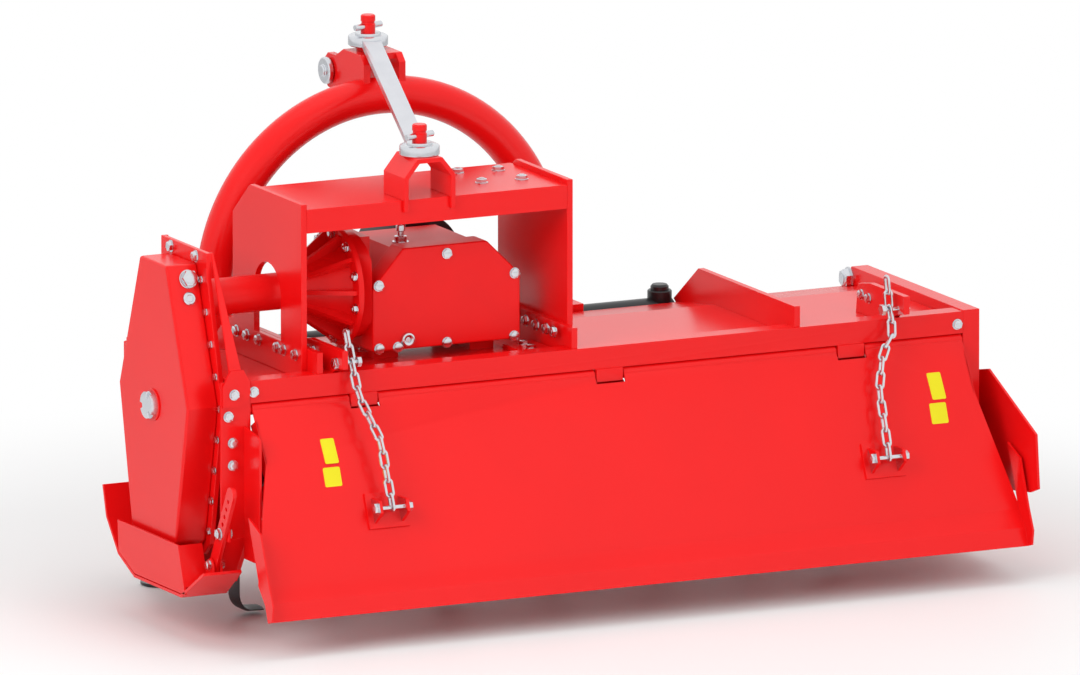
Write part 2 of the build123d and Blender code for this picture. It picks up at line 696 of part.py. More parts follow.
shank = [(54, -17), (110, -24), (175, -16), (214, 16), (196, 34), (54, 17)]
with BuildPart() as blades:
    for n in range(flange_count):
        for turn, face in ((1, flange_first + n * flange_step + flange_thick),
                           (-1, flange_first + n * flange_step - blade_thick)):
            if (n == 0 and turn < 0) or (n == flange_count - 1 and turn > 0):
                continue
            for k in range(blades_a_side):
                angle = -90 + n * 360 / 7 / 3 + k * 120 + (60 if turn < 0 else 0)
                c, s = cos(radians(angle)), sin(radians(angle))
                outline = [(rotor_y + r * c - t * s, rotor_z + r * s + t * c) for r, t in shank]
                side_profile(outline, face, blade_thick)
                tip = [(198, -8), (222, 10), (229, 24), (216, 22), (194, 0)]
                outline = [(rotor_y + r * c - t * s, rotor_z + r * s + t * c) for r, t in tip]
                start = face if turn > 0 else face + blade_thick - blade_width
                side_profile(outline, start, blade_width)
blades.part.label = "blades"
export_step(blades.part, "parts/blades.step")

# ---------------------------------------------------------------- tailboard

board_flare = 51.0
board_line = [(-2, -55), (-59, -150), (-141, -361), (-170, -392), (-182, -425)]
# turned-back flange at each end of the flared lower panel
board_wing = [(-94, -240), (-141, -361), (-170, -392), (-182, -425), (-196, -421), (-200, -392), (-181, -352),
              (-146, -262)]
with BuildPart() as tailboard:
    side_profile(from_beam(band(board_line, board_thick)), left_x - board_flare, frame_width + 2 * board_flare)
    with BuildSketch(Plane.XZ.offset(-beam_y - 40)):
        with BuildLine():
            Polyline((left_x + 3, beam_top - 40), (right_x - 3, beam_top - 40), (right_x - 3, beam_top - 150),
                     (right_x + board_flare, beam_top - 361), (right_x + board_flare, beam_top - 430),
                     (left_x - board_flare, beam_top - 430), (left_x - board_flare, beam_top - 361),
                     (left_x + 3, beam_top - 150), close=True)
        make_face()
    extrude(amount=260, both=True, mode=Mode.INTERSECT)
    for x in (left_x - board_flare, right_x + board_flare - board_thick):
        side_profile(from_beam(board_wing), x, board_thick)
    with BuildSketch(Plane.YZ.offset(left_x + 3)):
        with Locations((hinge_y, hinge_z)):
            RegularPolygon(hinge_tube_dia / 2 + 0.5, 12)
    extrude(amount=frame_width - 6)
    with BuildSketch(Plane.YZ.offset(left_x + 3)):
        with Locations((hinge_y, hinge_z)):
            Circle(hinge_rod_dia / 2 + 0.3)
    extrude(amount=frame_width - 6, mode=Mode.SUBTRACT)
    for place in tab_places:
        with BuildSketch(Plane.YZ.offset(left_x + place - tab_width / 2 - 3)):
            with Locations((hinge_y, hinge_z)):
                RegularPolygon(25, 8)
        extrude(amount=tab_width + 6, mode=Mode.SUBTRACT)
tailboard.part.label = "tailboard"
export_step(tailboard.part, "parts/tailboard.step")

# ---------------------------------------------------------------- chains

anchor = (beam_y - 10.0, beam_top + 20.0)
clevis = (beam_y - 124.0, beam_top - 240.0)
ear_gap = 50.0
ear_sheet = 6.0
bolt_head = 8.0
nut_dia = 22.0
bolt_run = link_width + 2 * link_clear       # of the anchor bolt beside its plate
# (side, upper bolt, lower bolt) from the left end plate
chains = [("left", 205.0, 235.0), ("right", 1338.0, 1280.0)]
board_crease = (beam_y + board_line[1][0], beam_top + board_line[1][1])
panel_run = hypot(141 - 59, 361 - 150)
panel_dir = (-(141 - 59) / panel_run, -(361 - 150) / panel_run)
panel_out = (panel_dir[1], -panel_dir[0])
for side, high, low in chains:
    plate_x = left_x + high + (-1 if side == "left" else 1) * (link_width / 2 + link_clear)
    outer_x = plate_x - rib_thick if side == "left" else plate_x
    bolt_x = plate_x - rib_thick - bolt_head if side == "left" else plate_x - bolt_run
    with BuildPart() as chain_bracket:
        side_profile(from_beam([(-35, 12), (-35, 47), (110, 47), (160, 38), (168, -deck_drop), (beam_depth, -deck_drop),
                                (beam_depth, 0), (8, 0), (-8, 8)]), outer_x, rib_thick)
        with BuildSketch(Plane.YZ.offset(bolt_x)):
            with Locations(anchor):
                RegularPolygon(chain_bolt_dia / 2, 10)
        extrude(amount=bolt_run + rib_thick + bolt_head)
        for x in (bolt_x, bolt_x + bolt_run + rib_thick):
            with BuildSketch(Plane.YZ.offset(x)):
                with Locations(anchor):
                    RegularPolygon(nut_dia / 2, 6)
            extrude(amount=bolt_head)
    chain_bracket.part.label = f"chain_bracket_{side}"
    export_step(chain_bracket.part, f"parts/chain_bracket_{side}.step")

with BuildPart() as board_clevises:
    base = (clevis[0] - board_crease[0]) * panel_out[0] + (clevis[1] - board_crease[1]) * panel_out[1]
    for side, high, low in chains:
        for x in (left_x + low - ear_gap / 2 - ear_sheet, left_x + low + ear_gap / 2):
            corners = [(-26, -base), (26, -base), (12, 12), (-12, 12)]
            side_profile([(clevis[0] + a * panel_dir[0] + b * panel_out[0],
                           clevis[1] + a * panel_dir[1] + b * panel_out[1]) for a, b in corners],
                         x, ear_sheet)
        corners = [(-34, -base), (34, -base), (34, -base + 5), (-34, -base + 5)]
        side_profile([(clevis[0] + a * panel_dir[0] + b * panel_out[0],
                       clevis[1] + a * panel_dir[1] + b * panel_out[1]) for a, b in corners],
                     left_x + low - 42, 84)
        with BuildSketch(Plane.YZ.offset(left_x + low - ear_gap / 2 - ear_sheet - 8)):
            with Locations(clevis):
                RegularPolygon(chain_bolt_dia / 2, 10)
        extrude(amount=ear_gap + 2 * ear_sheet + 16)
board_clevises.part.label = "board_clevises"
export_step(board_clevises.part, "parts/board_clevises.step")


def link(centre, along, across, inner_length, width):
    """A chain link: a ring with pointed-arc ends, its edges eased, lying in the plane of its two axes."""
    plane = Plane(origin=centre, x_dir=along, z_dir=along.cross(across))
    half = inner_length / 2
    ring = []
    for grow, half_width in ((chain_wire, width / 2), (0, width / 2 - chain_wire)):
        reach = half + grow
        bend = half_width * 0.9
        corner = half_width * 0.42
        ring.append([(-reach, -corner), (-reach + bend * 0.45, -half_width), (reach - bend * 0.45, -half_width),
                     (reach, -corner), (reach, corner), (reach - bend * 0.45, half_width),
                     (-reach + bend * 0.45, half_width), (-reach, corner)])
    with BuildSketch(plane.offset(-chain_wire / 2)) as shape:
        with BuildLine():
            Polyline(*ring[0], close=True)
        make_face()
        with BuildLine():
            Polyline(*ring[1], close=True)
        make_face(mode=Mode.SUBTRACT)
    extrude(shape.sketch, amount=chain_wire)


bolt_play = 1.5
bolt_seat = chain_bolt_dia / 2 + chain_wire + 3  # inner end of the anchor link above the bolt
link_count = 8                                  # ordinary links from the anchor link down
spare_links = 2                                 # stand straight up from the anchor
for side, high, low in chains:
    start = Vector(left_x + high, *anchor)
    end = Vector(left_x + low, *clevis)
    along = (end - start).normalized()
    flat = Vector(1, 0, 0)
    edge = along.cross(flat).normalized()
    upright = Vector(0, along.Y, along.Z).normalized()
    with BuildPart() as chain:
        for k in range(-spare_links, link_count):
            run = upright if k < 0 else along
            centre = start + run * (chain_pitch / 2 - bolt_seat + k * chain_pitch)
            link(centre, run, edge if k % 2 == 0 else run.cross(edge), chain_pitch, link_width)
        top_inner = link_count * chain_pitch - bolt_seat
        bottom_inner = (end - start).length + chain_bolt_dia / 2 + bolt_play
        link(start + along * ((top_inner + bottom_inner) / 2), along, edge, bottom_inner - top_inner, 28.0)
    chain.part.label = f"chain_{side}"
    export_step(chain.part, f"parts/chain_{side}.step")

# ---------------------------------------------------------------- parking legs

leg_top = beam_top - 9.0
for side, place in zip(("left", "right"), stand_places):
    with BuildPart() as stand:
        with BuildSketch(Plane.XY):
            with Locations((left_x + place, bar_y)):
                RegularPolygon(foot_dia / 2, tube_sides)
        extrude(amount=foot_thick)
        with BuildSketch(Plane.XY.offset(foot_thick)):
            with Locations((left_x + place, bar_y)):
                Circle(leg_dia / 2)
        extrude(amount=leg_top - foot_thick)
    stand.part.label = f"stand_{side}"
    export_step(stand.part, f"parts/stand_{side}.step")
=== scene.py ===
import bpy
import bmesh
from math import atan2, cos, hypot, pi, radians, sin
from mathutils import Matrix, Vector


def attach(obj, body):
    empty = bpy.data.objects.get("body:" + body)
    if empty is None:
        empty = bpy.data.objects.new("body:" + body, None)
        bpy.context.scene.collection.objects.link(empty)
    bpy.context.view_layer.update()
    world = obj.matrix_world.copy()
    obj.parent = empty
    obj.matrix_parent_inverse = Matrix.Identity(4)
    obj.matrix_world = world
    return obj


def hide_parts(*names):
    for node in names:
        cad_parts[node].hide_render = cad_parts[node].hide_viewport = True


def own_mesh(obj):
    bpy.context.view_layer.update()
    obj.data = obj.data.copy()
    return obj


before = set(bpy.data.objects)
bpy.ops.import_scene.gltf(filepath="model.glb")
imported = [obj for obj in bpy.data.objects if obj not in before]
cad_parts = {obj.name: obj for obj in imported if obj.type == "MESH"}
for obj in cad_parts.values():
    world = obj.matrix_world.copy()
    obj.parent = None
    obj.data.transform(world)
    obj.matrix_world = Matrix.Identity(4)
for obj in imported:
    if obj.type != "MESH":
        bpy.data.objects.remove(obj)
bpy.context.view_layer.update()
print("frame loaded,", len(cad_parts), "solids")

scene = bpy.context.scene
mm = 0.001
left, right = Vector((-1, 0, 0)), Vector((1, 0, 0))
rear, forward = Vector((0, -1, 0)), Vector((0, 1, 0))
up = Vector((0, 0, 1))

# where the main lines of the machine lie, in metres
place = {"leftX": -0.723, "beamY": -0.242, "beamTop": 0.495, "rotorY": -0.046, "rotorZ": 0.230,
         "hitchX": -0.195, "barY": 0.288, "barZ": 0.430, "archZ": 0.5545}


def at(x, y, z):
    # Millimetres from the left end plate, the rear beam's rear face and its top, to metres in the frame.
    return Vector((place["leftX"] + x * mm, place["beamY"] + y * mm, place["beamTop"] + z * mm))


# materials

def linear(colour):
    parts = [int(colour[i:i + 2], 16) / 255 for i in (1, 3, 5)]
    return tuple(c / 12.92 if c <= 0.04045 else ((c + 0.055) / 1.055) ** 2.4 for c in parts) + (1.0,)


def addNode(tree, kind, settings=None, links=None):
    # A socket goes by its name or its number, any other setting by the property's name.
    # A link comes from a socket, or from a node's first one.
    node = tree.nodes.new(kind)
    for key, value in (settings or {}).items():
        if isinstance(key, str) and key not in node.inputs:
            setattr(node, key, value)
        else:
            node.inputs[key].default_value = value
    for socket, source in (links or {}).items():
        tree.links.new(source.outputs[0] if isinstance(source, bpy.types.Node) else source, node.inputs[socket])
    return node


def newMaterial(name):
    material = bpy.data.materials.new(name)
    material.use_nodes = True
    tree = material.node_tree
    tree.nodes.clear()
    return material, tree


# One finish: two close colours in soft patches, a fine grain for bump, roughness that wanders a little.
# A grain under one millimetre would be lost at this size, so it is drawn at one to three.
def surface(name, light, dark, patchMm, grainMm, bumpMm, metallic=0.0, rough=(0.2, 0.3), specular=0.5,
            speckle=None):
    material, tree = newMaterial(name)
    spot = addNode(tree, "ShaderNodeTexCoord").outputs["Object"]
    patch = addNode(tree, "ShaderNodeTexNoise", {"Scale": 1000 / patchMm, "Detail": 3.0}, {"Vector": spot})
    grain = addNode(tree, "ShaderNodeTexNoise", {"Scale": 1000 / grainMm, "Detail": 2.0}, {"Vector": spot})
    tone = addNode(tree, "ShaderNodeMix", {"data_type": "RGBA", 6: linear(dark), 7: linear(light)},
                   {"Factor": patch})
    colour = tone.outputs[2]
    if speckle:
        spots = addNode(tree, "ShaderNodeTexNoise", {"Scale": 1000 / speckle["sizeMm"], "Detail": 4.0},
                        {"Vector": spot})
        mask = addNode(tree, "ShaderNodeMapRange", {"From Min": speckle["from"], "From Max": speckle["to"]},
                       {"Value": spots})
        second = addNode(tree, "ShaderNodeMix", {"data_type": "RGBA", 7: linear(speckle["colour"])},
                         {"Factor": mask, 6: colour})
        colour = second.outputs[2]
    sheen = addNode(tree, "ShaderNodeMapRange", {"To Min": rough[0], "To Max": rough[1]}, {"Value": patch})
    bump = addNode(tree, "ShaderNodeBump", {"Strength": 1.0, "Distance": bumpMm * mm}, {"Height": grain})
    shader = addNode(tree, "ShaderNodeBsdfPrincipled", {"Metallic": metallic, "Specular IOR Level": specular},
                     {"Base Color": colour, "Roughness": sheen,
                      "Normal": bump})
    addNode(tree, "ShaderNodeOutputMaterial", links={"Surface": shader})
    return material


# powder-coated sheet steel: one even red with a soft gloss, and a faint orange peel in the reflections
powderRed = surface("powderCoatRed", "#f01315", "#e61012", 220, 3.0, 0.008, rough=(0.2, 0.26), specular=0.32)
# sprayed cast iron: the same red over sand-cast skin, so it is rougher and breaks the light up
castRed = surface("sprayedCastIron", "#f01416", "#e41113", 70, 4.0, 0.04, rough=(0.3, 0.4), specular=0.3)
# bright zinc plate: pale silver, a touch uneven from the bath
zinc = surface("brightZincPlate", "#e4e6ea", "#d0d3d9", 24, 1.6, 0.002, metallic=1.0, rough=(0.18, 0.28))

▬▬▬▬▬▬

> [Problem description]:
Reproduce, without alteration, solely the lines beginning at the line that includes "before = set(bpy.data.objects)" and ending at the line that includes "return node", both lines included.

> [Result of this exercise]:
before = set(bpy.data.objects)
bpy.ops.import_scene.gltf(filepath="model.glb")
imported = [obj for obj in bpy.data.objects if obj not in before]
cad_parts = {obj.name: obj for obj in imported if obj.type == "MESH"}
for obj in cad_parts.values():
    world = obj.matrix_world.copy()
    obj.parent = None
    obj.data.transform(world)
    obj.matrix_world = Matrix.Identity(4)
for obj in imported:
    if obj.type != "MESH":
        bpy.data.objects.remove(obj)
bpy.context.view_layer.update()
print("frame loaded,", len(cad_parts), "solids")

scene = bpy.context.scene
mm = 0.001
left, right = Vector((-1, 0, 0)), Vector((1, 0, 0))
rear, forward = Vector((0, -1, 0)), Vector((0, 1, 0))
up = Vector((0, 0, 1))

# where the main lines of the machine lie, in metres
place = {"leftX": -0.723, "beamY": -0.242, "beamTop": 0.495, "rotorY": -0.046, "rotorZ": 0.230,
         "hitchX": -0.195, "barY": 0.288, "barZ": 0.430, "archZ": 0.5545}


def at(x, y, z):
    # Millimetres from the left end plate, the rear beam's rear face and its top, to metres in the frame.
    return Vector((place["leftX"] + x * mm, place["beamY"] + y * mm, place["beamTop"] + z * mm))


# materials

def linear(colour):
    parts = [int(colour[i:i + 2], 16) / 255 for i in (1, 3, 5)]
    return tuple(c / 12.92 if c <= 0.04045 else ((c + 0.055) / 1.055) ** 2.4 for c in parts) + (1.0,)


def addNode(tree, kind, settings=None, links=None):
    # A socket goes by its name or its number, any other setting by the property's name.
    # A link comes from a socket, or from a node's first one.
    node = tree.nodes.new(kind)
    for key, value in (settings or {}).items():
        if isinstance(key, str) and key not in node.inputs:
            setattr(node, key, value)
        else:
            node.inputs[key].default_value = value
    for socket, source in (links or {}).items():
        tree.links.new(source.outputs[0] if isinstance(source, bpy.types.Node) else source, node.inputs[socket])
    return node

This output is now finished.